When you look at some of the things that Stable Diffusion, for example, can produce, you look at it and go, well, that’s kind of wonky, right? Go look up “Pepperoni Hug Spot” on YouTube. It’s a very well known fully AI generated video. It’s very clearly AI generated, like no one’s going to mistake it for the real deal. But it shows you what’s possible for someone with some technical skills today. The tools keep evolving.

Unity, the game development engine released Unity AI generative prompts that allow you to create a virtual scene, right? You could say “an interior office at sunset with five desks and then three paintings, laptops on the desks, a coffee machine in the corner,” and so on and so forth. In your detailed prompt, it will then render that scene in a virtual environment that you construct a video game from. Whether you could construct a virtual movie from those capabilities are going to keep getting better and better and better.

And this is the reckoning for the entertainment industry as a whole – not for creators, but for the Bob Igers and Ted Sarandos’s of the world. Yes, these tools will let a studio like a Netflix or an Apple TV or a Disney Plus manufacture content at scale without paying a whole bunch of other people to do so. But it also lets you and I do that.

You can install Unity for free, you can install Unreal Engine for free on your desktop or laptop. And within the terms of the licensing, you can create content. And you can create content today, somewhat, but moving ahead, as easy as writing your own fan fiction, right?

Imagine the day comes when you maybe take your fan fiction that you wrote, to put it into a generative system that says, “Okay, here, we’ve rendered the 10 minute show or 30 minute show or two hour movie from the fiction.” What happens to the entertainment industry then?

Now, obviously, if you’re using someone’s existing franchise, then you know, that’s a copyright violation, and so on and so forth. But it’s not unreasonable to think that there will be entertainment franchises that independent creators build that are better than what the mainstream studios are going to build in the same way.

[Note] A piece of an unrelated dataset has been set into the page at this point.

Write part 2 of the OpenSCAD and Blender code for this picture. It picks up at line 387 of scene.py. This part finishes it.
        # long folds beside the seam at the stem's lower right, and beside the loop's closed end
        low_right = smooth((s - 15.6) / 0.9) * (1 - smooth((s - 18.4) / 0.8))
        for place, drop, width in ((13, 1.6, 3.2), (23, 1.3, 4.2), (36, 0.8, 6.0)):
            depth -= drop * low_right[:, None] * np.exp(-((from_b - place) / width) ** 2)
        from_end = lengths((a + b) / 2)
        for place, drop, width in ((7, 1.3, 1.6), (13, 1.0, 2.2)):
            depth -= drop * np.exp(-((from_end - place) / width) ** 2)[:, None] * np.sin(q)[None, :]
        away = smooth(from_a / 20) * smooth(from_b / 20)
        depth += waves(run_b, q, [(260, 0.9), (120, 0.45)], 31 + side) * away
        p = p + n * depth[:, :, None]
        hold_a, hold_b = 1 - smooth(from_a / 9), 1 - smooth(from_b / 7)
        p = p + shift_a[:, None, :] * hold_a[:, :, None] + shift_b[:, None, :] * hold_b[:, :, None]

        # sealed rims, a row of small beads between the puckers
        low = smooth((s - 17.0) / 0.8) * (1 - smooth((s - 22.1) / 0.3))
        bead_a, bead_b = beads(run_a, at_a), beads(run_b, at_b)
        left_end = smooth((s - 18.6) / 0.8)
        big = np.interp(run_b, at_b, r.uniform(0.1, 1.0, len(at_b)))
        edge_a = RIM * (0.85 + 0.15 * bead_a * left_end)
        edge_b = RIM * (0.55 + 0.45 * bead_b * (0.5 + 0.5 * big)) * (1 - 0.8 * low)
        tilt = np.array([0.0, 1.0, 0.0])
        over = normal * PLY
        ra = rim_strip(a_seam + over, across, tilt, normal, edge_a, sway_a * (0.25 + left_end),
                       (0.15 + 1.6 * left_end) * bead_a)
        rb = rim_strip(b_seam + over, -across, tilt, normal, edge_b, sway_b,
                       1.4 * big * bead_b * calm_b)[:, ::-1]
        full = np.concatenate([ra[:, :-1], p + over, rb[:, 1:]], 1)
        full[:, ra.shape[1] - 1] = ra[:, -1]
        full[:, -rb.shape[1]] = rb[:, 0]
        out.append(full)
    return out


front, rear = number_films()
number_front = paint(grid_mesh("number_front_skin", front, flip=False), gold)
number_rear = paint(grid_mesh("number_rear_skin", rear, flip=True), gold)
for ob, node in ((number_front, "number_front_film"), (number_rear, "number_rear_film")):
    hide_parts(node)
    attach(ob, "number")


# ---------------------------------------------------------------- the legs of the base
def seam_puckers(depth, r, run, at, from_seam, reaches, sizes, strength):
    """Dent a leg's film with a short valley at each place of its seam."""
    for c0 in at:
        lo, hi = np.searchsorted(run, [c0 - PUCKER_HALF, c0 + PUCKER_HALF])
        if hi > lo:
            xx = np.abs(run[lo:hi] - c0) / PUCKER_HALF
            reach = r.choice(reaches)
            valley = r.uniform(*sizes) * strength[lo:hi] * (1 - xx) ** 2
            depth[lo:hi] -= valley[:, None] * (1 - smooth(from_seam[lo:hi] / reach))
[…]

There are great works on Archive of Our Own – fan fiction works and original fiction that’s way better than you’re going to see on the shelf at the one remaining bookstore in your city that’s still open. This is the future of entertainment.

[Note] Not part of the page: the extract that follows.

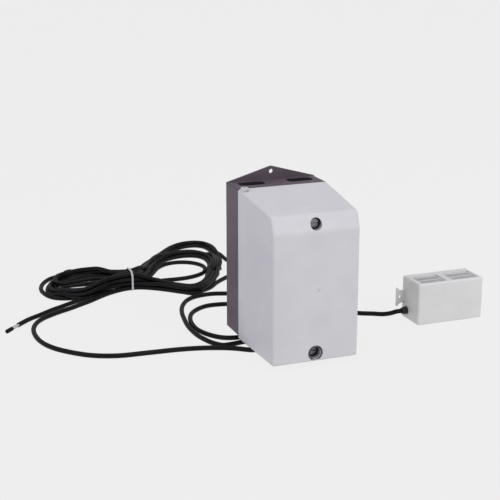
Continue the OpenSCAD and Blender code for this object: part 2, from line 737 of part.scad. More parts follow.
module sensor_board() color("#2f6b46") {
    difference() {
        block(sensor_x + 14, sensor_y + 24, 5, sensor_x + sensor_w - 6, sensor_y + 25.6, 50);
        for (x = [220, 278]) rod_y(x, 28, 1.6, sensor_y + 23, sensor_y + 27);
    }
}
module sensing_element() color("#b8bcc2") {
    for (x = [232, 262]) {
        translate([x, sensor_y + 21, 44]) cylinder(r = 3, h = 8);
        block(x - 2, sensor_y + 21, 44, x + 2, sensor_y + 24, 46);
    }
}
module sensor_terminal() color("#3c7a55") {
    block(212, sensor_y + 12, 7, 236, sensor_y + 24, 17);
}
module sensor_screws() color("#9b9da1") {
    for (x = [220, 278]) difference() {
        union() {
            rod_y(x, 28, 3, sensor_y + 22, sensor_y + 24);
            rod_y(x, 28, 1.6, sensor_y + 24, sensor_y + sensor_d - 1.5);
        }
        block(x - 2, sensor_y + 21, 27.6, x + 2, sensor_y + 22.8, 28.4);
    }
}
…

The future of entertainment is that creator tools are in everyone’s hands powered by natural language in such a way that anyone who’s got an idea for a story can manufacture it. Now there will be some creative differences. For example, with today’s large language models, they are very, very heavily censored, right? You can’t really get them to write a scene that involves more than like kissing, right? But it starts to throw all sorts of warnings about inappropriate content and things like that.

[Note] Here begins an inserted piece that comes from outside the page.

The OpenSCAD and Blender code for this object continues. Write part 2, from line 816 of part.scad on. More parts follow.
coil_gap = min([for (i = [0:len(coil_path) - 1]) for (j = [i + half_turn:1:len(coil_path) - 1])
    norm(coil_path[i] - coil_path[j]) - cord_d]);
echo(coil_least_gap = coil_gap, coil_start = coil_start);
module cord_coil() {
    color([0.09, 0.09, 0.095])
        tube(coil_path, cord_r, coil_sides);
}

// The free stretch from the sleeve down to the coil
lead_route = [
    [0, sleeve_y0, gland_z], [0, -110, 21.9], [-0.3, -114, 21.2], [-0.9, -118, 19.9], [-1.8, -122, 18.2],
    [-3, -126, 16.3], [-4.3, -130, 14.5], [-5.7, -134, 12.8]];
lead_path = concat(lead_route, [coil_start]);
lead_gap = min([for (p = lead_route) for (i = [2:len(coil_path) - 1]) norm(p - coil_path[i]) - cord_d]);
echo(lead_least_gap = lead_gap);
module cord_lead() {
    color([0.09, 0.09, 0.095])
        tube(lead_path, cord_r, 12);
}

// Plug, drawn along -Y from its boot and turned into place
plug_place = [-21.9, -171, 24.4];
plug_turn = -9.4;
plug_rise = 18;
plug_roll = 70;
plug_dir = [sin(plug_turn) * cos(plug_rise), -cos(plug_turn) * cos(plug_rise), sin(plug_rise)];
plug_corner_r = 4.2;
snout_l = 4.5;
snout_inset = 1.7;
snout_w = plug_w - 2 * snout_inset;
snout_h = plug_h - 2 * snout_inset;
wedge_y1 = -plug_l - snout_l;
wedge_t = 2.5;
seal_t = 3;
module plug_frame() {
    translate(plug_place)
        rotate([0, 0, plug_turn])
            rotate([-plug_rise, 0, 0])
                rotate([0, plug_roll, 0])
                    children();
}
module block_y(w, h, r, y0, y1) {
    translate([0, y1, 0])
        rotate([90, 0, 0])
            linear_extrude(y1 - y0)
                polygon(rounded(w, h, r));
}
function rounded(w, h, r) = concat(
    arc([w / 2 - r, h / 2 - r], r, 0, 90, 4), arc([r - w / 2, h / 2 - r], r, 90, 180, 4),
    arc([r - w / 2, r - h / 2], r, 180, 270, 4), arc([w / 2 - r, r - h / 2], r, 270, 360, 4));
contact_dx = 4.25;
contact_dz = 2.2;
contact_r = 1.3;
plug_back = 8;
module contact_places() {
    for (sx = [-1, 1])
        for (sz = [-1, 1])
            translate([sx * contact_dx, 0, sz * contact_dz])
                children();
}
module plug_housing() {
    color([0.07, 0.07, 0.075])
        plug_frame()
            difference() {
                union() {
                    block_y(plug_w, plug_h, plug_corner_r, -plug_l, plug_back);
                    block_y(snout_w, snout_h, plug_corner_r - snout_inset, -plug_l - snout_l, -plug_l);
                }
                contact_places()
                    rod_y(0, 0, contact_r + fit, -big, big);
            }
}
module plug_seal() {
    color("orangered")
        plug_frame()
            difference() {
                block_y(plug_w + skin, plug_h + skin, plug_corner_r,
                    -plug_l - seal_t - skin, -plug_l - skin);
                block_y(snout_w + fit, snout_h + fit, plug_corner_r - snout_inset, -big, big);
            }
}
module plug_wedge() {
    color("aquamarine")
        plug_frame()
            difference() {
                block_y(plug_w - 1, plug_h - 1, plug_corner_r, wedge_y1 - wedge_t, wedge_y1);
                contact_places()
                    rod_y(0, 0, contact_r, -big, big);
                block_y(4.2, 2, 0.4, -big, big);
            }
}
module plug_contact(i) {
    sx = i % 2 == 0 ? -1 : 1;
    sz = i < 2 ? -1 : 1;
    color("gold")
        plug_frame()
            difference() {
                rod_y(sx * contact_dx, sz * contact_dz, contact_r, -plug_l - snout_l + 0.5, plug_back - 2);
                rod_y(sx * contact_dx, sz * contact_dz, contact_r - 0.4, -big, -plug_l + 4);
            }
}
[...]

And there are models and stuff that have workarounds for that sort of thing. But it is entirely possible, it is probable, that there will be new models to do that – in the creation of images and the creation of video and the creation of audio – that also don’t have those restrictions. And then the sky’s the limit for what you want to create.

This presents a problem to the entertainment industry because it puts the power of creation and the ability to create franchises back in the hands of regular people. In the last 150 years, we have really seen the entertainment industry become an actual industry, right? Where you need $100 million to build a blockbuster movie where you need thousands of people to build a film.

Now and moving forward, maybe it’s 100 people, it’s 10 people. Maybe it’s just you, or you and a friend using these tools, right – to create, to create a universe of your own making, to tell the stories that you want to see told, to generate original franchises and original premises that maybe will be better than what a mainstream company can create.

Particularly if you are someone who is underrepresented – maybe you’re Korean, right? Or maybe you’re queer, or maybe you’re blind. These tools will let you tell stories that the entertainment industry would deem commercially non-viable. “Here’s a movie that will only appeal to like 1000 people. It’s not worth making for the entertainment industry today. It’s gonna have negative ROI.”

But you, or you and your friend and a gaming laptop, and these AI tools, you could make that movie. And if you sold, you know, 1000 tickets, right? At $10 each. You just made $10,000 on a movie that is telling the story that you want to tell.

That is the future of the entertainment industry. And they’re not ready. They are not ready. What they should be thinking about is going from producers or distributors to being scouts, looking for great stories and saying, “Okay, how can we license this story and bring this franchise under our production system? Maybe they’re more efficient at production. Maybe they have, you know, a bigger AI farm of servers.”

But it is entirely possible that we will be looking at a totally different way to create, to share and to tell stories in a way that returns the ability to tell stories and get them heard back to individual people.